Slowly, it made a few friends, a few billion friends, and together, under the effects of the earth's rotation and differing air pressures they started heading west.
Life was easy, just bowling along under their new collective family name, the Trades. As they went along they picked up more friends including some wet ones.
Uninterrupted, progress was swift, gradually reaching a comfortable 15-20 knots with the heat of the day adding a vertical dimension to their path. So, along they went caressing the surface of the ocean creating some waves to accompany them on their way west to the distant horizon. Occasional they'd go up and down to join hands with their puffy white cloud friends, each time gathering new wet molecule friends.
Then, after 3,000 miles of clear ocean, WHOA! What's that up ahead? Right in front is an 800 foot mountain, 1 mile across slap bang in their path. Then strangely, having made their own way for thousands of miles, the Trades find themselves being sucked up and around the mountain as if pulled by some unknown force. With no alternative half the molecules headed up the hill, the other half dividing into two and heading either side of the mountain all parties being sucked up and around by the vacuum on the leeward side, because, as we all know, nature hates a vacuum.
The guys that went up got cold and clung together becoming new groups of molecules collectively know as Pelting rain.
"Whoo hoo. It's a free Disney ride" they shouted. "Let's do it again". However faced with the realities of physics they looked for another form of entertainment.
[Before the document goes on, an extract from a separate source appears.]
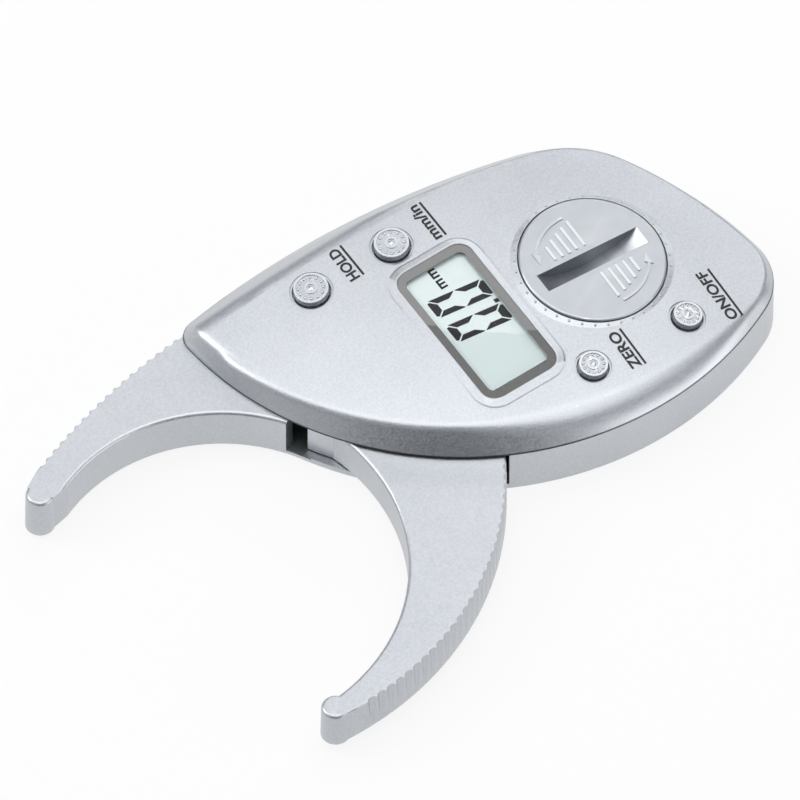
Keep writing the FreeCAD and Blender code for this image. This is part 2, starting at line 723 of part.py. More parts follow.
def lcd_panel():
    """Two sheets of glass; the lower one sticks out for the ribbon."""
    middle = V(0, 0, 0)
    shift = V(0, -LCD_LEDGE / 2, 0)
    step = LCD_TOP - LCD_GLASS_T
    front = box(shift, LCD_SIZE[0], LCD_SIZE[1] - LCD_LEDGE, step, LCD_TOP)
    rear = box(middle, LCD_SIZE[0], LCD_SIZE[1], step - LCD_GLASS_T, step)
    return placed(front.fuse(rear), display_frame())


def display_ribbon():
    """Flat connector that folds round from the display's ledge to the board."""
    frame = display_frame()
    ledge = LCD_TOP - LCD_GLASS_T
    pad = V(0, LCD_SIZE[1] / 2 - LCD_LEDGE / 2, ledge + RIBBON_T / 2 + RIBBON_LIFT)
    top = frame.multVec(pad)
    base = BOARD_Z[1] + RIBBON_T / 2
    side = DISPLAY_AT[1] + LCD_SIZE[1] / 2 + 0.55
    bend = 0.5
    corners = [V(top.x, top.y, top.z), V(top.x, side, top.z - 0.05), V(top.x, side, base), V(top.x, top.y - 2, base)]
    return strip(corners, bend, RIBBON_W, RIBBON_T)


# ---------------------------------------------------------------- strips

def bent_path(corners, bend):
    """Straight runs joined by tangent arcs of one radius."""
    edges = []
    last = corners[0]
    for before, corner, after in zip(corners, corners[1:], corners[2:]):
        inward = unit(before - corner)
        outward = unit(after - corner)
        half = inward.getAngle(outward) / 2
        cut = bend / math.tan(half)
        start = corner + inward * cut
        end = corner + outward * cut
        centre = corner + unit(inward + outward) * (bend / math.sin(half))
        middle = centre + unit(corner - centre) * bend
        edges.append(Part.makeLine(last, start))
        edges.append(Part.Arc(start, middle, end).toShape())
        last = end
    edges.append(Part.makeLine(last, corners[-1]))
    return Part.Wire(edges)


def strip(corners, bend, width, thickness):
    """A flat strip bent along a path that lies in one upright plane."""
    path = bent_path(corners, bend)
    along = unit(corners[1] - corners[0])
    across = unit((corners[1] - corners[0]).cross(corners[2] - corners[1]))
    up = unit(along.cross(across))
    a = across * (width / 2)
    b = up * (thickness / 2)
    start = corners[0]
    section = Part.makePolygon([start + a + b, start - a + b, start - a - b, start + a - b, start + a + b])
    return path.makePipeShell([section], True, False)


# ---------------------------------------------------------------- buttons and switches

def cap_relief(cap):
    """Raised rim, circle of dots and centre nub on top of a button."""
    top = CAP_RISE
    middle = V(0, 0, 0)
    rim = cap - CAP_DRAFT
    marks = [
        ring(middle, rim - CAP_RIM, rim, top - 0.1, top + CAP_RELIEF),
        ring(middle, NUB_R[0], NUB_R[1], top - 0.1, top + CAP_RELIEF),
        Part.makeSphere(NUB_DOME[0], V(0, 0, top + NUB_DOME[1] - NUB_DOME[0])),
    ]
    for index in range(CAP_DOTS):
        spot = polar(middle, cap * CAP_DOT_RING, index * 360.0 / CAP_DOTS)
        marks.append(Part.makeSphere(CAP_DOT_R, V(spot.x, spot.y, top - CAP_DOT_SINK)))
    return marks


def button(x, y, cap):
    middle = V(0, 0, 0)
    frame = crown_frame(x, y)
    dome_top = BOARD_Z[1] + SWITCH_BASE_T + DOME_H
    stem_end = dome_top + STEM_ABOVE_DOME - frame.Base.z
    body = disc(middle, cap, FLANGE[0], 0).fuse(Part.makeCone(cap, cap - CAP_DRAFT, CAP_RISE))
    flange = disc(middle, cap + FLANGE_LIP, FLANGE[0], FLANGE[1])
    stem = disc(middle, STEM_R, stem_end, FLANGE[0] + 0.1)
    return placed(body.fuse([flange, stem] + cap_relief(cap)), frame)


def switch(x, y):
    """Spring dome on its square base, under a button's stem."""
    frame = crown_frame(x, y)
    depth = BOARD_Z[1] + SWITCH_BASE_T + DOME_H - frame.Base.z
    foot = frame.multVec(V(0, 0, depth))
    low = BOARD_Z[1]
    base = box(foot, SWITCH_BASE, SWITCH_BASE, low, low + SWITCH_BASE_T)
    radius = (DOME_R ** 2 + DOME_H ** 2) / (2 * DOME_H)
    ball = Part.makeSphere(radius, V(foot.x, foot.y, low + SWITCH_BASE_T + DOME_H - radius))
    cap = ball.common(disc(foot, DOME_R + 0.1, low + SWITCH_BASE_T / 2, low + 2))
    return base.fuse(cap)


# ---------------------------------------------------------------- board

def circuit_board():
    board = slab(BOARD_INSET, BOARD_Z[0], BOARD_Z[1])
    low = BOARD_Z[0] - 1
    high = BOARD_Z[1] + 1
    gap = 0.4
    cup = leaning(disc(BAY, CUP_R + gap, low - 2, high + 2))
    holes = [cup, disc(PIVOT, ROOF_BOSS_R + gap, low, high)]
    holes += [disc(V(x, y, 0), CASE_BOSS_R + gap, low, high) for x, y in CASE_SCREWS]
    holes += [disc(V(x, y, 0), BOARD_SCREW_R + 0.15, low, high) for x, y in BOARD_SCREWS]
    return board.cut(holes)


def controller_blob():
    radius = (CHIP_R ** 2 + CHIP_H ** 2) / (2 * CHIP_H)
    low = BOARD_Z[1]
    ball = Part.makeSphere(radius, V(CHIP_AT[0], CHIP_AT[1], low + CHIP_H - radius))
    return ball.common(disc(V(CHIP_AT[0], CHIP_AT[1], 0), CHIP_R, low, low + CHIP_H + 1))


def encoder_sensor():
    spot = polar(PIVOT, SENSOR_RADIUS, -90)
    return box(spot, SENSOR[0], SENSOR[1], SENSOR_BOTTOM, BOARD_Z[0])


# ---------------------------------------------------------------- battery group

def slot_tool():
    """Coin slot: a thin slice of a big wheel, deepest in the middle."""
    half = SLOT[0] / 2
    radius = (half ** 2 + SLOT_DEPTH ** 2) / (2 * SLOT_DEPTH)
    top = COVER_Z[1]
    hub = V(BAY.x, BAY.y - SLOT[1] / 2, top - SLOT_DEPTH + radius)
    return Part.makeCylinder(radius, SLOT[1], hub, V(0, 1, 0))


def grip_marks():
    """Ribs each side of the slot and two curved arrows for the way to turn."""
    low = COVER_Z[1] - 0.1
    high = COVER_Z[1] + GRIP_RELIEF
    marks = []
    for side in (1, -1):
        for along, near, far in GRIP_RIBS:
            spot = V(BAY.x + side * along, BAY.y - side * (near + far) / 2, 0)
            marks.append(box(spot, GRIP_RIB, far - near, low, high))
        turn = 0 if side > 0 else 180
        angles = (ARROW_SWEEP[0] + turn, ARROW_SWEEP[1] + turn)
        marks.append(sector(BAY, ARROW_R - GRIP_RIB / 2, ARROW_R + GRIP_RIB / 2, angles, low, high))
        marks.append(arrow_head(turn, low, high))
    return marks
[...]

"Let's go buzz that boat". Whoo hooo. Whooooo hoooo. "Let's rattle these ropes...... whooooooo". Around and around they went. Like the demons in that final scene from Raiders of the Lost Ark when the bad guys open the Ark.
All bloody night.
We've been right in the path of these accelerating and katabatic winds as they blast around and down off Bora Bora's vertiginous peaks.
Not a lot of sleeping last two nights. It's not all beer and skittles out here you know!!!